Lots of schools have some sort of get-together where graduates get to come back and give advice about college. If your school has this option then go, and listen carefully to what they say. Ask them not only about their college experiences, but about their application experiences. Remember not to take any of their advice--or anybody's for that matter--as the only or best advice. What worked for them may not be appropriate for you.
Make summer plans
Here's where I'm supposed to give very pointed mandates about thinking strategically and making plans for this summer that best align with your college goals and help "round out your resume," whatever that means. But really I can't make myself do that. Because it really doesn't matter so long as you do something and you're thoughtful about it.
If you need to work or want a job, that's great. As far as college is concerned it really doesn't matter what that job is so long as you work hard at it and are reflective about what you learn from the job. As you go to work, remind yourself to work as hard as you can. And when you're done, ask yourself what you learned from that day's work. Those two things matter so much more to everyone than the job title or name of the company.

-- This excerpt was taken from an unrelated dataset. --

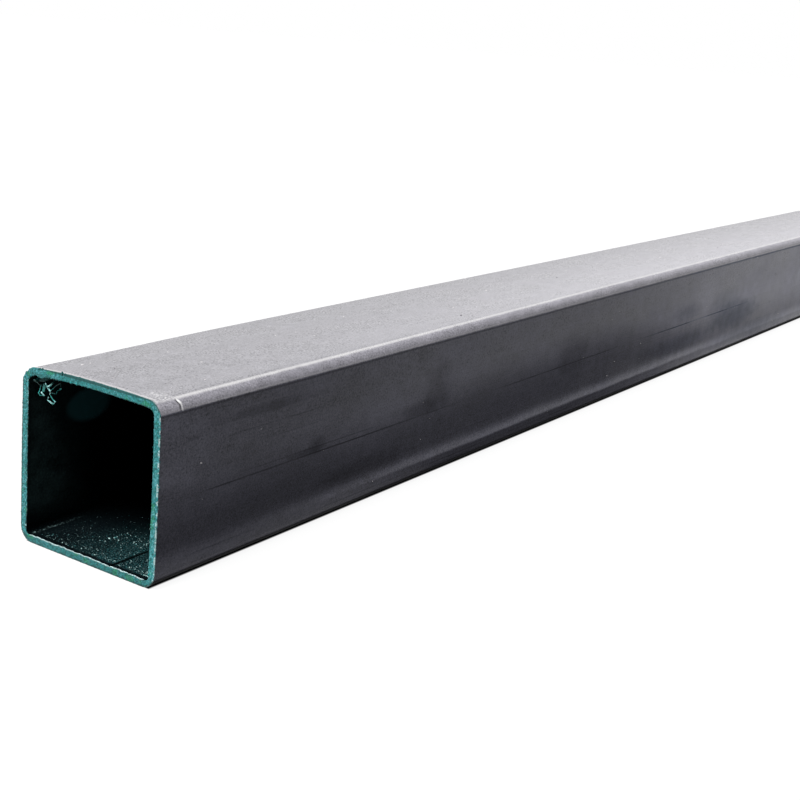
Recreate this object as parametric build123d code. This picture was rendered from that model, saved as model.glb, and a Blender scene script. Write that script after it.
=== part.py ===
"""Square hollow section: cold-formed, seam-welded steel tube, one length as it is sold.

A strip of steel is roll-formed to a square with round corners and welded along
one line.  The weld leaves a low bead inside.  The flash that was trimmed from
it, a thin string of steel, hangs crumpled from the bead in the sawn mouth.

Millimetres, +Z up.  The tube lies along X on its bottom face, and the origin is
the middle of that face.  The marked mouth is at -X.  The weld is inside the top
wall, near the +Y corner.
"""

from build123d import *

import math
import os

# The tube
side = 50.0  # outside, face to face, both ways
wall = 2.0
corner_radius = 4.3  # outside, and the wall keeps its thickness round the bend
length = 1000.0

# The weld bead inside the top wall
bead_width = 2.4
bead_height = 0.5
bead_from_side = 5.0  # from the inside of the +Y wall to the bead's middle

# The scored line inside the bottom wall
score_width = 0.6
score_depth = 0.25
score_from_side = 14.0  # from the inside of the -Y wall to the line's middle

# The trimmed flash, a flat string that is crumpled by hand-picked folds
string_width = 0.9
string_thickness = 0.3
string_air = 0.05  # between the bead and the string that hangs from it
string_drop = string_air + string_thickness / 2  # its middle under the bead
fold_share = 0.45  # of the shorter run, that the arc at each fold may use
# Each point of its route: in from the mouth, off the +Y wall, and below the bead.
string_route = (
    # Torn from the bead, and out to the wall
    (7.4, bead_from_side, string_drop),
    (5.6, bead_from_side, string_drop),
    (4.2, 3.6, 0.7),
    (3.0, 1.7, 1.1),
    (1.8, 0.8, 1.6),
    # Back under the top wall
    (1.0, 1.6, 2.2),
    (1.2, 3.4, 2.0),
    (1.6, 5.4, 1.8),
    (2.3, 7.4, 2.1),
    # The loop that hangs behind
    (3.6, 8.4, 2.7),
    (5.0, 7.0, 4.4),
    (5.8, 4.1, 5.5),
    (5.4, 2.2, 4.8),
    (4.4, 1.5, 3.8),
    (3.4, 1.0, 4.3),
    (2.6, 1.5, 5.4),
    # The folds in front
    (1.6, 3.9, 5.4),
    (1.2, 5.3, 3.8),
    (0.9, 6.9, 2.7),
    (0.9, 8.3, 2.3),
    (1.5, 9.0, 3.1),
    (2.2, 7.9, 4.2),
    (2.5, 6.6, 5.1),
    # The curl at its lower end
    (3.0, 5.8, 6.1),
    (2.9, 6.7, 7.0),
    (2.4, 8.0, 6.9),
    (1.7, 7.8, 7.4),
    (1.3, 6.6, 7.2),
    (1.4, 5.6, 6.6),
    (1.7, 5.4, 5.7),
)

# Worked out from the sizes above
hollow = side - 2 * wall
mouth_x = -length / 2
floor_z = wall
ceiling_z = side - wall
bead_z = ceiling_z - bead_height
inside_y = hollow / 2


def bead_face():
    """The bead's section: a low dome on the ceiling."""
    y = inside_y - bead_from_side
    foot = ((y - bead_width / 2, ceiling_z), (y + bead_width / 2, ceiling_z))
    dome = ThreePointArc(foot[0], (y, bead_z), foot[1])
    return make_face(dome + Line(foot[1], foot[0]))


def score_face():
    """The scored line's section: a V in the floor."""
    y = -inside_y + score_from_side
    return make_face(
        Polyline(
            (y - score_width / 2, floor_z),
            (y, floor_z - score_depth),
            (y + score_width / 2, floor_z),
            close=True,
        )
    )


def tube():
    """The wall with its bead and its scored line, drawn at the mouth and drawn out along X."""
    mouth = Plane(origin=(mouth_x, 0, 0), x_dir=(0, 1, 0), z_dir=(1, 0, 0))
    middle = Pos(0, side / 2)
    ring = middle * RectangleRounded(side, side, corner_radius)
    ring -= middle * RectangleRounded(hollow, hollow, corner_radius - wall)
    section = ring + bead_face() - score_face()
    return extrude(mouth * section, amount=length)


def fold_radii(points):
    """The radius at each fold: an arc as large as its two runs leave room for."""
    radii = []
    for before, here, after in zip(points, points[1:], points[2:]):
        run_in, run_out = here - before, after - here
        turn = math.radians(run_in.get_angle(run_out))
        shorter = min(run_in.length, run_out.length)
        radii.append(fold_share * shorter / math.tan(turn / 2))
    return radii


def weld_flash():
    """The string: a flat strip swept along straight runs joined by tangent arcs."""
    points = [
        Vector(mouth_x + depth, inside_y - off_wall, bead_z - drop)
        for depth, off_wall, drop in string_route
    ]
    radii = fold_radii(points)
    route = FilletPolyline(*points, radius=radii)
    start = Plane(origin=points[0], x_dir=(0, 1, 0), z_dir=points[1] - points[0])
    strip = start * Rectangle(string_width, string_thickness)
    print("string length", round(route.length, 1), "tightest fold", round(min(radii), 2))
    return sweep(strip, path=route)


parts = {"tube": tube(), "weld_flash": weld_flash()}
os.makedirs("parts", exist_ok=True)
for name, shape in parts.items():
    export_step(shape, f"parts/{name}.step")
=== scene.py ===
"""A metre of square steel tube, 50 x 50 x 2 mm, lying on its bottom face.

It is cold-formed and seam-welded, and one sawn end is marked with teal paint.
Metres, +Z up.  The tube lies along X and its painted mouth is at -X.
"""

import math

import bpy
from mathutils import Matrix, Vector


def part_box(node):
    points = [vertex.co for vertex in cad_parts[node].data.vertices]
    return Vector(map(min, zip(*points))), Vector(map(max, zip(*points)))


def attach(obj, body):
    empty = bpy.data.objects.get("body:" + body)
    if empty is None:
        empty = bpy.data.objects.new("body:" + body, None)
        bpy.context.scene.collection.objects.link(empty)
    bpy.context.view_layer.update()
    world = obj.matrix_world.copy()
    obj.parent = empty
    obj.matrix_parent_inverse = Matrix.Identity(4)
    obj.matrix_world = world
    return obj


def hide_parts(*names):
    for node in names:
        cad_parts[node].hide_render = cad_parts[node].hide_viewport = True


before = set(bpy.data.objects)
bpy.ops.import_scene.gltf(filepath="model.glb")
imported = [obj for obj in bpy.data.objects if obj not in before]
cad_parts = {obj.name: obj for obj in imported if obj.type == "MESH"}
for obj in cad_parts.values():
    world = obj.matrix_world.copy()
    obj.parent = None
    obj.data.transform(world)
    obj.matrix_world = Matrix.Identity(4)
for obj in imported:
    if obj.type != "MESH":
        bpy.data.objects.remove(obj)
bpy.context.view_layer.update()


# The tube: one strip of mill steel, roll-formed to a square with round corners and welded shut.
# The trimmed weld leaves a low bead inside the top wall, and a roll has scored a line inside
# the bottom wall.  Its sides bulge a little, and the saw leaves both ends slightly ragged.

MM = 0.001
tube_low, tube_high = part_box("tube")
mouth_x = tube_low.x

tube_sizes = {
    "Side": tube_high.z - tube_low.z,
    "Length": tube_high.x - tube_low.x,
    "Mouth X": mouth_x,
    "Wall": 2.0 * MM,
    "Corner Radius": 4.3 * MM,
    "Top Crown": 0.45 * MM,
    "Front Crown": 0.2 * MM,
    "Back Crown": 0.13 * MM,
    "Bead Width": 2.7 * MM,
    "Bead Height": 0.5 * MM,
    "Bead Y": 18.0 * MM,
    "Score Width": 0.9 * MM,
    "Score Depth": 0.25 * MM,
    "Score Y": -9.0 * MM,
    "Waviness": 0.06 * MM,
    "Corner Fill": 0.5 * MM,
    "Mouth Sag": 0.42 * MM,
    "Sag Reach": 90.0 * MM,
    "Corner Knock": 0.45 * MM,
    "Knock Reach": 70.0 * MM,
    "Saw Depth": 0.12 * MM,
}
# The skin's grid: its steps along each side, and those of them before the corner starts.
side_steps, flat_steps = 106, 92
# In mm, for the shaders: half a side, and from the middle to the corners' centres.
half = tube_sizes["Side"] / MM / 2
core = half - tube_sizes["Corner Radius"] / MM


class Wire:
    """The output of a node. Arithmetic on it adds the math node that works it out."""

    def __init__(self, tree, socket):
        self.tree = tree
        self.socket = socket

    def also(self, name):
        """Another output of the same node."""
        return Wire(self.tree, self.socket.node.outputs[name])

    def math(self, operation, *values):
        """A math node's result for these values, or for this output alone."""
        values = values or (self,)
        kind = "ShaderNodeVectorMath" if self.socket.type == "VECTOR" else "ShaderNodeMath"
        return self.tree.node(kind, {"operation": operation}, dict(enumerate(values)))

    def __add__(self, other):
        return self.math("ADD", self, other)

    def __radd__(self, other):
        return self.math("ADD", other, self)

    def __sub__(self, other):
        return self.math("SUBTRACT", self, other)

    def __rsub__(self, other):
        return self.math("SUBTRACT", other, self)

    def __mul__(self, other):
        return self.math("MULTIPLY", self, other)

    def __rmul__(self, other):
        return self.math("MULTIPLY", other, self)

    def __truediv__(self, other):
        return self.math("DIVIDE", self, other)

    def __pow__(self, other):
        return self.math("POWER", self, other)

    def __neg__(self):
        return self.math("MULTIPLY", self, -1.0)

    def __abs__(self):
        return self.math("ABSOLUTE", self)

    def __gt__(self, other):
        return self.math("GREATER_THAN", self, other)

    def __lt__(self, other):
        return self.math("LESS_THAN", self, other)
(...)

If you don't need to work, then make other plans. And here's the trick: treat it like a job, in the sense that you decide to do your best and be reflective. Even if you have the cushiest summer imaginable--maybe you're going to spend two months as a VIP on a cruise ship sailing around the Caribbean--you can still get a lot out of this. Just begin each day reminding yourself to make the most of the day, and end each day reflecting about what you learned. Whatever is you do, it can be useful for your college applications and useful for your productive and interesting life.
Another way you can make sure you make the most of your summer is to give yourself a goal of 20. Make 20 visits to local museums or parks. Have 20 intentional interactions with older members of your family asking them about their experiences. Read 20 books. Watch 20 of the best movies of all time. Find 20 items to donate to charity. Run 20 miles, spread out over as many days as you need. The number 20 is arbitrary, but an arbitrary number helps make a vague idea an achievable goal. Every time you knock out one of your 20, remind yourself to be deliberate and reflective.
Sitting around "doing nothing" is the enemy of any smart and ambitious student.
Make fall plans
In his 5th century B.C.E. classic The Art of War, Sun Tzu says that the battle is won or lost before it even begins, because it is the preparation that wins the battle. Sports coaches love to repeat this wisdom about games being won or lost during practice. The same principle applies to you and college admissions: you get accepted to schools now, not next year.